There is such a stigma against mental health and for what reason? Not talking about it enough and treating it like it's a choice is why so many people feel like they're alone in this. I'm not writing this thinking it's going to change the world. I am writing this to make me feel better. I wish I had talked to someone back then. Honestly, I wish I had talked to someone last year. Some days are harder than others. We all have mountains to climb and rivers to cross but we never have to do it alone. I have the most amazing support system. I can never express how grateful I am for the people in my life. But they can only do so much. The thing about mental health is you are the only one with the power to take control over it instead of letting it control you. 
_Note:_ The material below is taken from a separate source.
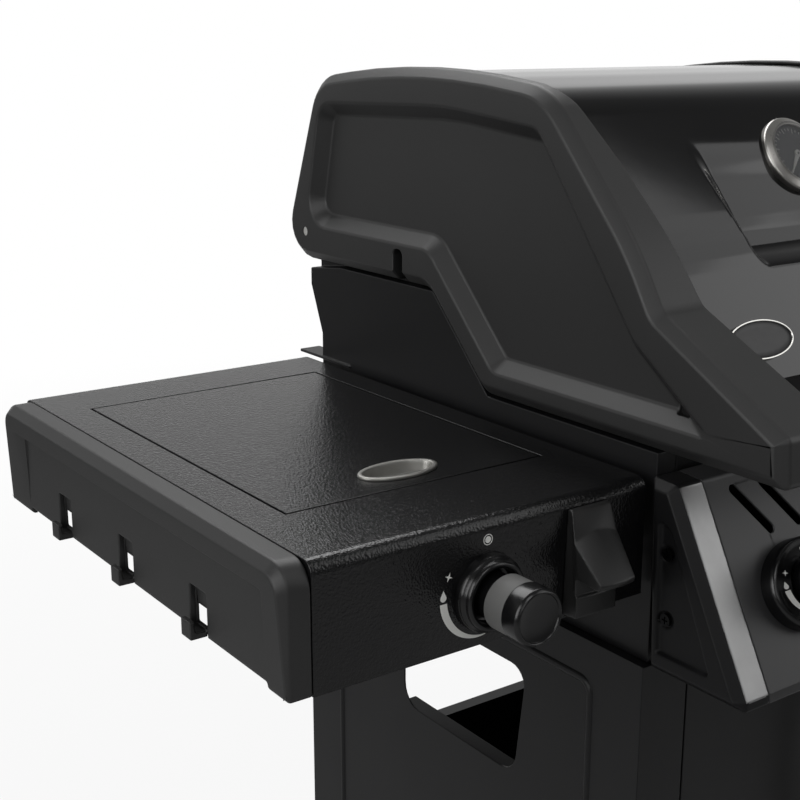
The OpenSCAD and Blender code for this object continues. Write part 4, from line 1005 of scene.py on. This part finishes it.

Take care of yourself. It's not enough to care for your hair and nails and clothes. The most important part of you is your mind and I think it's easy for everyone, myself included, to forget that. Don't be ashamed to talk about it. Don't feel like asking for help is the worst thing you could do because actually talking about it, acknowledging it - it goes a long way and it's never too late. I am proud of how far I've come and I'm proud of how far the world has come with this, but it still has a long way to go. I am here for you. I still struggle and it's a day to day thing for me but I am here and you are not alone.